● **DIRECTION**
Reproduce all of the listing below without alteration.

● **SUPPLIED MATERIAL**

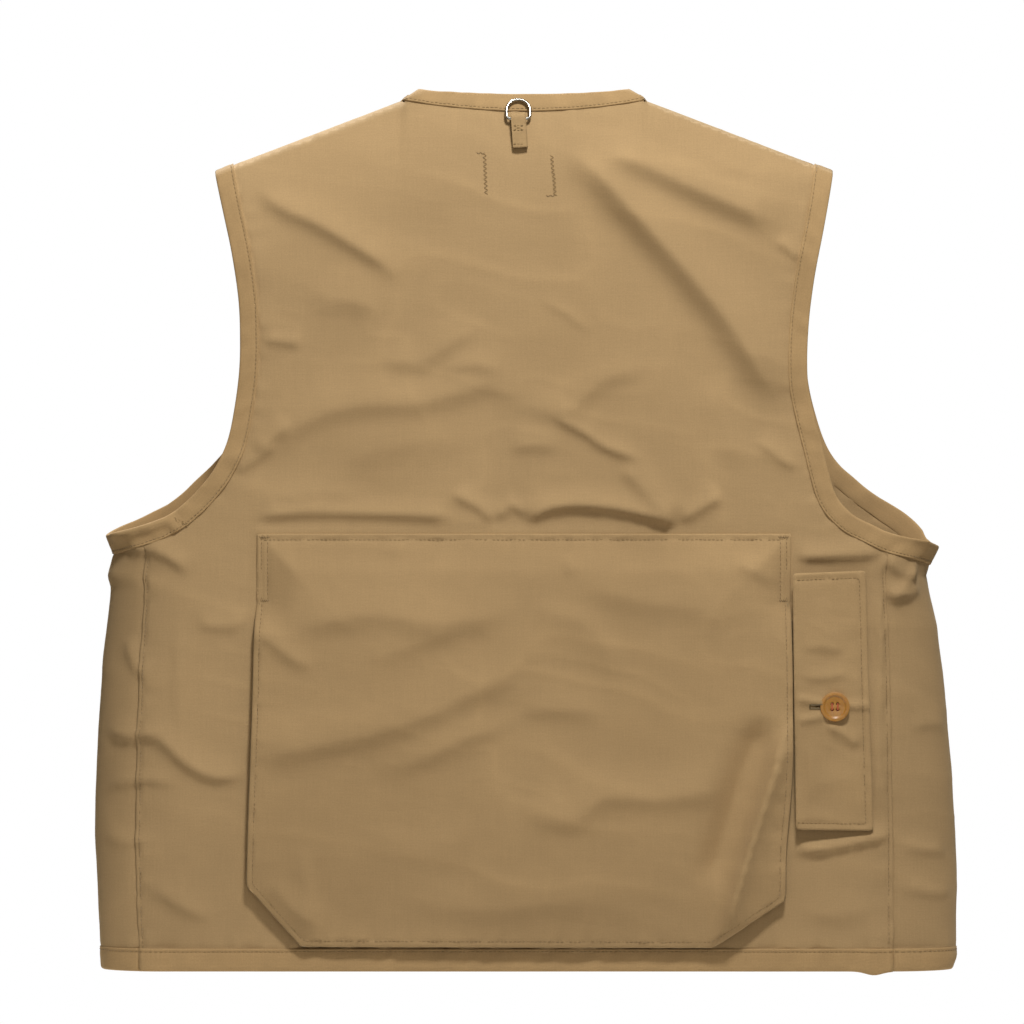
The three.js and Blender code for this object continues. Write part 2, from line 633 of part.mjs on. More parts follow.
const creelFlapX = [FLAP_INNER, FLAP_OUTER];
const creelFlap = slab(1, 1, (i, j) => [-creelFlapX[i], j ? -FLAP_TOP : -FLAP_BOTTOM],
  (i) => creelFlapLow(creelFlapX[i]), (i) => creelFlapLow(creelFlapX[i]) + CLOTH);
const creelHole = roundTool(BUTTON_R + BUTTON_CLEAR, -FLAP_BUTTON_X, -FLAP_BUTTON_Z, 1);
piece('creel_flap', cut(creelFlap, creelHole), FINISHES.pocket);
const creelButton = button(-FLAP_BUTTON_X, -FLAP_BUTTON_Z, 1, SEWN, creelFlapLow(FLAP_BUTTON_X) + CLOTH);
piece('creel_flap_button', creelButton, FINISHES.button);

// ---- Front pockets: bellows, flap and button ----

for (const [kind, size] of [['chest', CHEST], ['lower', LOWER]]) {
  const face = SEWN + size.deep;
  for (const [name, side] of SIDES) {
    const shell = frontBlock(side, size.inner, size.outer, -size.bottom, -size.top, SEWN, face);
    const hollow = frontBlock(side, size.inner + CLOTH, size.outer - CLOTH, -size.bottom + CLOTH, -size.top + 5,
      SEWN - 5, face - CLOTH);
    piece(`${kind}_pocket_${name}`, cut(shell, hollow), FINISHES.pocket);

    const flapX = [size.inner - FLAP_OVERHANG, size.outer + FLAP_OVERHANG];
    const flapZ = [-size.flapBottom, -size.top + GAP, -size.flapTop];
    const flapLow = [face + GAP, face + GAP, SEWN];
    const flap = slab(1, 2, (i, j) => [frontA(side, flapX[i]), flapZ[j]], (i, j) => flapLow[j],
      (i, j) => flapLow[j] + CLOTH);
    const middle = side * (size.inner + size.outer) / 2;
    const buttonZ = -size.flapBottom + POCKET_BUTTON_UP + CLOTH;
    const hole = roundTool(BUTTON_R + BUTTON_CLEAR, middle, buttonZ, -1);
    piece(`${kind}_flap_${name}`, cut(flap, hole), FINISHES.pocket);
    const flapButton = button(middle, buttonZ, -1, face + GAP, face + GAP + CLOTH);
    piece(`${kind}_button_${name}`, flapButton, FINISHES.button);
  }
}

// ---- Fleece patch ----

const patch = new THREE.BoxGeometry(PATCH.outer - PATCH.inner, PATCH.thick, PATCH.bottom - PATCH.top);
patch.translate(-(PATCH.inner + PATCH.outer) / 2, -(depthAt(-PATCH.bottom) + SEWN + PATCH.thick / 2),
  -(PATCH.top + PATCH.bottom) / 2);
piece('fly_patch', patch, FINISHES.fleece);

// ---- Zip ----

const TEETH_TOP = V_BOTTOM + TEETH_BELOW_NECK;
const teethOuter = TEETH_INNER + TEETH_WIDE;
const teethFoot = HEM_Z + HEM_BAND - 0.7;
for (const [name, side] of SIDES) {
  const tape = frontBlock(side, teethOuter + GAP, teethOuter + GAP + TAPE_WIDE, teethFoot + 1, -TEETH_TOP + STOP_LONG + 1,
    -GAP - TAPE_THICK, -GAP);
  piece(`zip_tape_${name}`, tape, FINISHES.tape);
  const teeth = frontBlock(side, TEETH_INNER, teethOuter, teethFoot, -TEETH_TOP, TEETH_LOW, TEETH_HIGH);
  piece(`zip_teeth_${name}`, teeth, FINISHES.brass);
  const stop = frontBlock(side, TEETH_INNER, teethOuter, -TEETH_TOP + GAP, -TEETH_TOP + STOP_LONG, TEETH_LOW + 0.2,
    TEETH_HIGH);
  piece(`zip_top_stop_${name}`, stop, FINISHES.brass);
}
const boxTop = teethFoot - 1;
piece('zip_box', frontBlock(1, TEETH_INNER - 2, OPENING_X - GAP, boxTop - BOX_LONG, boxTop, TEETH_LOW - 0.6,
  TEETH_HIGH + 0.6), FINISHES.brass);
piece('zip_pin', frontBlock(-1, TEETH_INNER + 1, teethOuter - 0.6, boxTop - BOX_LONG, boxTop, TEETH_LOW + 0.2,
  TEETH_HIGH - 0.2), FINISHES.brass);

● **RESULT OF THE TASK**
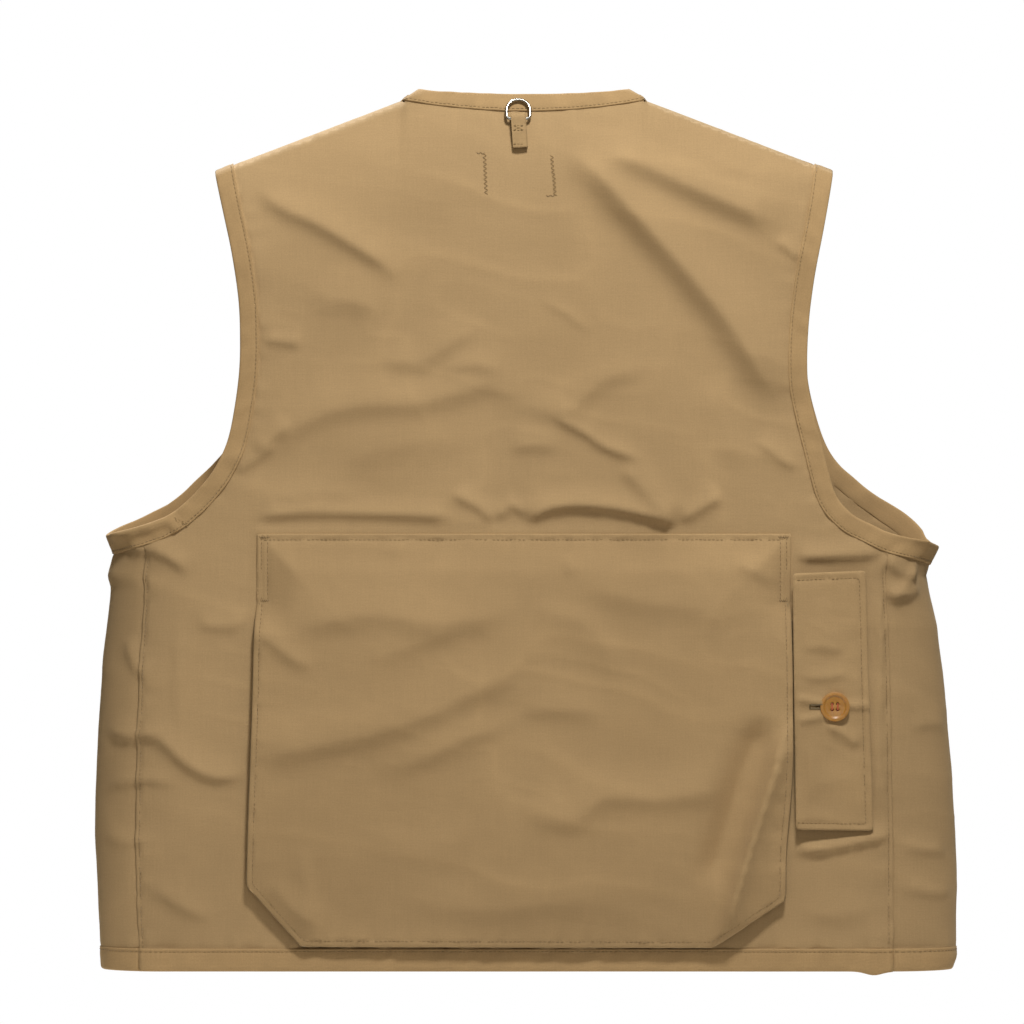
The three.js and Blender code for this object continues. Write part 2, from line 633 of part.mjs on. More parts follow.
const creelFlapX = [FLAP_INNER, FLAP_OUTER];
const creelFlap = slab(1, 1, (i, j) => [-creelFlapX[i], j ? -FLAP_TOP : -FLAP_BOTTOM],
  (i) => creelFlapLow(creelFlapX[i]), (i) => creelFlapLow(creelFlapX[i]) + CLOTH);
const creelHole = roundTool(BUTTON_R + BUTTON_CLEAR, -FLAP_BUTTON_X, -FLAP_BUTTON_Z, 1);
piece('creel_flap', cut(creelFlap, creelHole), FINISHES.pocket);
const creelButton = button(-FLAP_BUTTON_X, -FLAP_BUTTON_Z, 1, SEWN, creelFlapLow(FLAP_BUTTON_X) + CLOTH);
piece('creel_flap_button', creelButton, FINISHES.button);

// ---- Front pockets: bellows, flap and button ----

for (const [kind, size] of [['chest', CHEST], ['lower', LOWER]]) {
  const face = SEWN + size.deep;
  for (const [name, side] of SIDES) {
    const shell = frontBlock(side, size.inner, size.outer, -size.bottom, -size.top, SEWN, face);
    const hollow = frontBlock(side, size.inner + CLOTH, size.outer - CLOTH, -size.bottom + CLOTH, -size.top + 5,
      SEWN - 5, face - CLOTH);
    piece(`${kind}_pocket_${name}`, cut(shell, hollow), FINISHES.pocket);

    const flapX = [size.inner - FLAP_OVERHANG, size.outer + FLAP_OVERHANG];
    const flapZ = [-size.flapBottom, -size.top + GAP, -size.flapTop];
    const flapLow = [face + GAP, face + GAP, SEWN];
    const flap = slab(1, 2, (i, j) => [frontA(side, flapX[i]), flapZ[j]], (i, j) => flapLow[j],
      (i, j) => flapLow[j] + CLOTH);
    const middle = side * (size.inner + size.outer) / 2;
    const buttonZ = -size.flapBottom + POCKET_BUTTON_UP + CLOTH;
    const hole = roundTool(BUTTON_R + BUTTON_CLEAR, middle, buttonZ, -1);
    piece(`${kind}_flap_${name}`, cut(flap, hole), FINISHES.pocket);
    const flapButton = button(middle, buttonZ, -1, face + GAP, face + GAP + CLOTH);
    piece(`${kind}_button_${name}`, flapButton, FINISHES.button);
  }
}

// ---- Fleece patch ----

const patch = new THREE.BoxGeometry(PATCH.outer - PATCH.inner, PATCH.thick, PATCH.bottom - PATCH.top);
patch.translate(-(PATCH.inner + PATCH.outer) / 2, -(depthAt(-PATCH.bottom) + SEWN + PATCH.thick / 2),
  -(PATCH.top + PATCH.bottom) / 2);
piece('fly_patch', patch, FINISHES.fleece);

// ---- Zip ----

const TEETH_TOP = V_BOTTOM + TEETH_BELOW_NECK;
const teethOuter = TEETH_INNER + TEETH_WIDE;
const teethFoot = HEM_Z + HEM_BAND - 0.7;
for (const [name, side] of SIDES) {
  const tape = frontBlock(side, teethOuter + GAP, teethOuter + GAP + TAPE_WIDE, teethFoot + 1, -TEETH_TOP + STOP_LONG + 1,
    -GAP - TAPE_THICK, -GAP);
  piece(`zip_tape_${name}`, tape, FINISHES.tape);
  const teeth = frontBlock(side, TEETH_INNER, teethOuter, teethFoot, -TEETH_TOP, TEETH_LOW, TEETH_HIGH);
  piece(`zip_teeth_${name}`, teeth, FINISHES.brass);
  const stop = frontBlock(side, TEETH_INNER, teethOuter, -TEETH_TOP + GAP, -TEETH_TOP + STOP_LONG, TEETH_LOW + 0.2,
    TEETH_HIGH);
  piece(`zip_top_stop_${name}`, stop, FINISHES.brass);
}
const boxTop = teethFoot - 1;
piece('zip_box', frontBlock(1, TEETH_INNER - 2, OPENING_X - GAP, boxTop - BOX_LONG, boxTop, TEETH_LOW - 0.6,
  TEETH_HIGH + 0.6), FINISHES.brass);
piece('zip_pin', frontBlock(-1, TEETH_INNER + 1, teethOuter - 0.6, boxTop - BOX_LONG, boxTop, TEETH_LOW + 0.2,
  TEETH_HIGH - 0.2), FINISHES.brass);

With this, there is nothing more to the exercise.